Un système bilingue au coeur d’une crise politique 

Héritage de la colonisation franco-anglaise, le système éducatif camerounais est subdivisé en deux sous-systèmes anglophone et francophone, avec huit régions francophones pour deux régions anglophone7. Bien qu’il demeurait une certaine stigmatisation de l’anglais, le développement de l’offre bilingue avait pourtant permis un engouement des populations francophone pour l’éducation anglophone réputée rigoureuse. Aujourd’hui, la crise politique anglophone creuse de nouvelles inégalités. 

Depuis 2017, l’éducation des enfants se retrouve au coeur d’un conflit entre séparatistes et gouvernement camerounais.
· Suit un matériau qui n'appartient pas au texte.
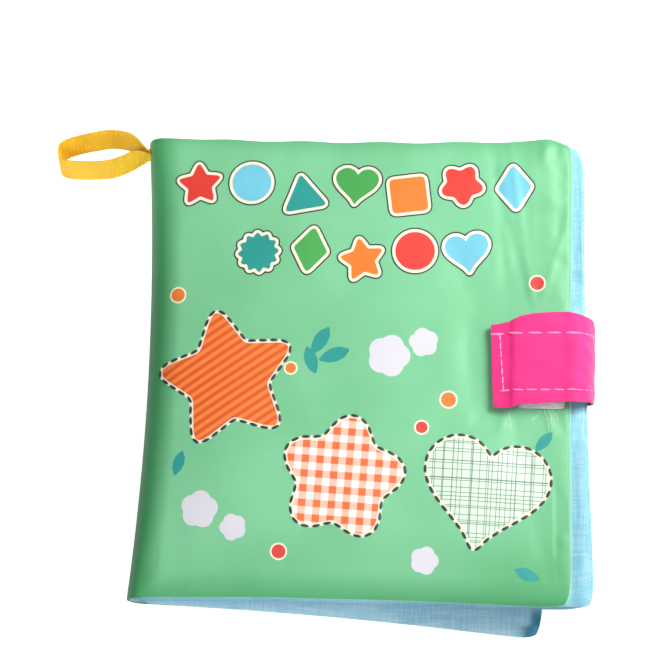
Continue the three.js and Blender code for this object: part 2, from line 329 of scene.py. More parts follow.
def mark_painted_shade(piece, painted_shade):
    """Writes how much painted shade each point of a grid gets, before it is thickened."""
    layer = piece.data.attributes.new("painted_shade", "FLOAT", "POINT")
    layer.data.foreach_set("value", painted_shade.ravel().astype(np.float32))


# pale dye, deep dye, thread spacing in metres, roughness, bump, slub, patch, sheen, thread, streak, gloss
satin = cloth(
    "green_satin", dyed(131, 204, 157), dyed(116, 192, 142), 0.00022, 0.4, 0.12, 0.1, 26, 0.04, 0.03, 0, 0.28)
satin_back = cloth(
    "mint_lining", dyed(176, 238, 214), dyed(160, 226, 203), 0.00045, 0.8, 0.3, 0.3, 30, 0.2, 0.08)
page = cloth(
    "sky_page_cloth", dyed(150, 212, 232), dyed(130, 200, 226), 0.0005, 0.85, 0.4, 0.5, 40, 0.15, 0.07, 0.32)
# Leaf 4 gets a paler copy of the page cloth: painted light, for the light the table bounces onto the leaf that
# shows at the foot.
bounce_lit_page = cloth(
    "bounce_lit_page_cloth", dyed(188, 232, 250), dyed(158, 214, 240), 0.0005, 0.85, 0.4, 0.5, 40, 0.15, 0.07, 0.5)
strap_pink = cloth(
    "pink_strap_cloth", dyed(245, 43, 138), dyed(238, 34, 127), 0.0004, 0.72, 0.35, 0.3, 60, 0.3, 0.05)
tape_white = cloth(
    "white_hook_tape", dyed(255, 253, 254), dyed(244, 242, 244), 0.0007, 0.85, 0.9, 0.8, 90, 0.2, 0.06)
wad_white = cloth(
    "white_wadding", dyed(250, 248, 243), dyed(236, 233, 226), 0.0012, 0.95, 0.8, 1.5, 120, 0.3, 0.04)
film_clear = cloth(
    "crinkle_film", dyed(226, 230, 233), dyed(204, 210, 214), 0.002, 0.24, 0.5, 2.5, 200, 0, 0.03)
# Painted shade: the satin darkens to a deep green, and leaf 4's corner to a deep blue, where their attribute
# says.
add_painted_shade(satin, dyed(74, 160, 102))
add_painted_shade(bounce_lit_page, dyed(72, 142, 168))
print("cloths", len(bpy.data.materials))


# %% [markdown]
# ## The shape of a padded panel
# A cover or leaf is two cloths sewn together at three edges and padded between. Its plan is a
# leaning rectangle whose edges are drawn in by the seams. Its height is lowest at the seams and
# level in the middle. These are the same rules as the solids follow, with a rounder seam.

# %% Panel plan and heights, in millimetres
WIDTH, HEIGHT = 148, 165
FORE_X, SPINE_X, DRAWN_IN = 74.5, -73.0, 3.6
END_DRAWN_IN, FORE_DRAWN_IN, CORNER_CUT = 1.2, 1.1, 1.8
PITCH, THICK, SEAM, CLOTH = 3.8, 3.4, 2.1, 0.45
SEAM_ROUND, SPINE_ROUND, BACK_SEAM_HEIGHT = 4.5, 3.5, 0.75
PANELS = {  # level, creep at head and foot, drop at head and foot, foot corner drawn back
    "back_cover": (0, 0, 0, 6, 8.8, 11.22),
    "leaf_4": (1, 2.45, 1.4, 5.5, 10, 9.9),
    "leaf_3": (2, 3.5, 7.35, 1, 0, 0),
    "leaf_2": (3, 4.55, 9.8, 0.8, 0, 0),
    "leaf_1": (4, 3.5, 8.4, 0.4, 0, 0),
    "front_cover": (5, 0, 1.4, 0, 0.5, 0),
}


def drawn_in(v):
    """How far the spine is drawn in, most in the middle of the height."""
    return DRAWN_IN * (1 - (2 * v - 1) ** 2)


def panel_plan(panel, u, v):
    """Where a panel's points lie: u runs from the spine to the fore edge, v from foot to head."""
    _, creep_head, creep_foot, drop_head, drop_foot, back = PANELS[panel]
    s, t = 2 * u - 1, 2 * v - 1
    spine_y = HEIGHT * (v - 0.5)
    start = SPINE_X + 1
    end = FORE_X + creep_foot - back + (creep_head - creep_foot + back) * v
    end_y = -HEIGHT / 2 - drop_foot + (HEIGHT - drop_head + drop_foot) * v
    x = start + (end - start) * u
    y = spine_y + (end_y - spine_y) * u
    y = y - END_DRAWN_IN * t * (1 - s * s)
    x = x - FORE_DRAWN_IN * (1 - t * t) * u**5 + drawn_in(v) * (1 - u) ** 5
    corner = CORNER_CUT * np.maximum(s, 0) ** 18 * np.abs(t) ** 18
    return x - corner, y - np.sign(t) * corner


def crown(u, v):
    """How full a panel is: 1 in the middle, 0 at the seams, a little less at the spine."""
    across = (1 - 0.2 * (1 - u) ** 5) * (1 - u**5)
    return across * (1 - np.abs(2 * v - 1) ** 5)


def ramp(distance, band):
    """Rises from 0 to 1 over a band, then stays."""
    return np.clip(distance / band, 0, 1)


def rounded(distance, band):
    """Rises like a quarter circle over a band, then stays at 1."""
    return np.sqrt(1 - (1 - ramp(distance, band)) ** 2)


def from_seam(u, v):
    """The distance to the nearest edge of a panel."""
    return np.minimum(np.minimum(u, 1 - u) * WIDTH, np.minimum(v, 1 - v) * HEIGHT)


def panel_faces(panel, u, v, closed_spine=True):
    """Heights of the outer faces of the upper and the lower cloth."""
    level = PANELS[panel][0]
    swell = (THICK - SEAM) * crown(u, v)
    if level == 0:
        low, high, seam = 0 * u, SEAM + swell, BACK_SEAM_HEIGHT
    else:
        middle = level * PITCH + THICK / 2
        low, high, seam = middle - (SEAM + swell) / 2, middle + (SEAM + swell) / 2, middle
    ease = rounded((1 - u) * WIDTH, SEAM_ROUND) * rounded(np.minimum(v, 1 - v) * HEIGHT, SEAM_ROUND)
    if closed_spine:
        ease = ease * (0.45 + 0.55 * rounded(u * WIDTH, SPINE_ROUND))
    upper = seam + CLOTH + (high - seam - CLOTH) * ease
    lower = seam - CLOTH - (seam - low - CLOTH) * ease
    return upper, lower


print("front cover lies at", [round(float(h), 2) for h in panel_faces("front_cover", 0.5, 0.5)])


# %% [markdown]
# ## Making a sheet of cloth
# A sheet starts as a grid of points. Solidify gives it the cloth's real thickness and closes its
# rim, and the result is kept as a plain mesh. Points stand closer together at the seams.

# %% Grid, thickness and finish
SHARP_DEGREES = 55


def crowded(count):
    """Even steps from 0 to 1, drawn towards both ends."""
    t = np.linspace(0, 1, count + 1)
    return 0.55 * t + 0.45 * (1 - np.cos(math.pi * t)) / 2


def object_of(name, vertices, faces, materials=(), edges=()):
    mesh = bpy.data.meshes.new(name)
    mesh.from_pydata([tuple(p) for p in vertices], edges, faces)
    for material in materials:
        mesh.materials.append(material)
    made = bpy.data.objects.new(name, mesh)
    scene.collection.objects.link(made)
    return made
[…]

Le boycott des écoles a un impact important pour les enfants des régions anglophones et vient renforcer les difficultés d’accès à une scolarisation de qualité pour de nombreux élèves. 

Ainsi, l’objectif de Skoole est de combler les disparités d’accès à une éducation de qualité, pour tous, partout. 

Notes :

  1. Education et alphabéstisme, Cameroun, Unesco.
  2. Education et alphabéstisme, Cameroun, Unesco.
  3. Le système éducatif au Cameroun, Casea Asso, 12 janvier 2015.
  4. Education et alphabéstisme, Cameroun, Unesco.
  5. “Dépenses des ménages : 9 à 10% des revenus consacrés à l’éducation des enfants”, Actu Cameroun, 10 mars 2020.
  6. Rapport régional, Afrique de l’Ouest et du centre, UNICEF, 2014.
  7. Cynthia Petrigh, “Education et pouvoir dans le conflit anglophone”, Notes de l’IFRI, IFRI, juin 2020.